The article suggests people do a gender audit of who they follow. Meh, I follow about 500 ‘people’ but after taking a quick sample, I do indeed follow more men than women but nearly as many gender-neutral as men (News sites, green and human rights orgs, etc). This is *probably* because I follow a lot of nerds, techies, politicians and comedians all of which have a male over-representation. Right, I’m off to have a following cull and find more women to follow!
Oh, and if you want to follow me on Twitter: @naomimc
Great article from Allyson Kapin entitled: Is the Tech World Really Sexist? Not only does it point out that yes it is along with most other industries, but she gives practical advice to women who work in tech and want to break through the digital ceiling.
It is important for women to challenge social norms in this way and indeed we wouldn’t have the vote without the women who protested and were forced to eat tar or Emily Wilding Davison throwing herself in front of a horse. However, men can do their bit too. And not being utter fuckwits would be a start.
Kaplin made reference to Matt Aimonetti’s presentation at the Golden Gate Ruby Conference. Here’s a few stats from the slideshow:
- There are 32 slides with images on them (including photos, logos and graphics)
- 17 of the slides have images of women, 7 have images of men and 2 have images of Viagra which I would argue evokes a certain image of men
- Of the images of women; 10 were overtly sexualised (women in micro skirts, naked arses, pr0n scene with 1 man 4 women etc), 2 were primarily demeaning (i.e. ‘funny’ pictures of an old woman and a fat woman), 2 included Jen, the female character from the IT Crowd, and the remaining three although not overtly sexualised (I’m being generous here) would have been chosen to be titillating (woman being massaged, woman’s mouth and women boxing).

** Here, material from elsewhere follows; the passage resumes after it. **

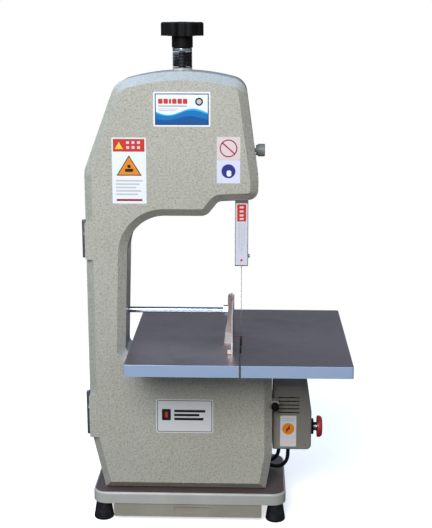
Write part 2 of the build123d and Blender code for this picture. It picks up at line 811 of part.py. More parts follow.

- Of the images of men: 2 were of Dr Manhattan (drawing attention to his godlike power and penis), 2 were of men surrounded by sexually available women, 2 were the other members of the IT Crowd and one was of Sting (fully clothed and to my mind deeply unsexual, although he is there to reference tantric sex – something to do with ‘performance’, geddit?)
- Eight of the slides contain the logo for CouchDB which I presume is linked to whatever Aimonetti is peddling. This logo is a graphic representation of a ‘slacker’ bloke on a couch.
Now I can understand that this was probably an incredibly boring talk and Aimonetti thought the only way to engage what would have been a predominantly male audience would be to come across as blokey and use demeaning and objectifying images of women to ‘spice it up’. I also acknowledge that the demographic of the audience for this presentation (whether physically or online) would be one that consumes online pornography and so would identify with the imagery of naked women’s arses, women writhing around in simulated orgies, pole-dancers, thigh-high boots etc.
And therein lies the problem. This is what alienates women, this is what has led to the mainstreaming of images once the preserve of girlie mags now proudly boasted as pr0n. Not only does it stereotype Techy men as sexually-repressive, social misfits who can only conduct a ‘relationship’ with an animated Japanese teenager, it also makes the women who work in Tech, use it, and consume it (increasingly the majority) hate you.
You might think of yourselves as terribly intellectual but there is no difference between this kind of presentation and having a titty calendar up in a garage.
So yes, women can start promoting themselves within Tech and speaking out more. But the men in Tech are going to have to stop being such sad wankers and stop with the lame lame lame Tech porn.
Disclaimer: I know the title of this post and some comments are terribly heteronormative – but then so is most porn. I’ll post some other time about sexuality and science reporting. Although have done some here.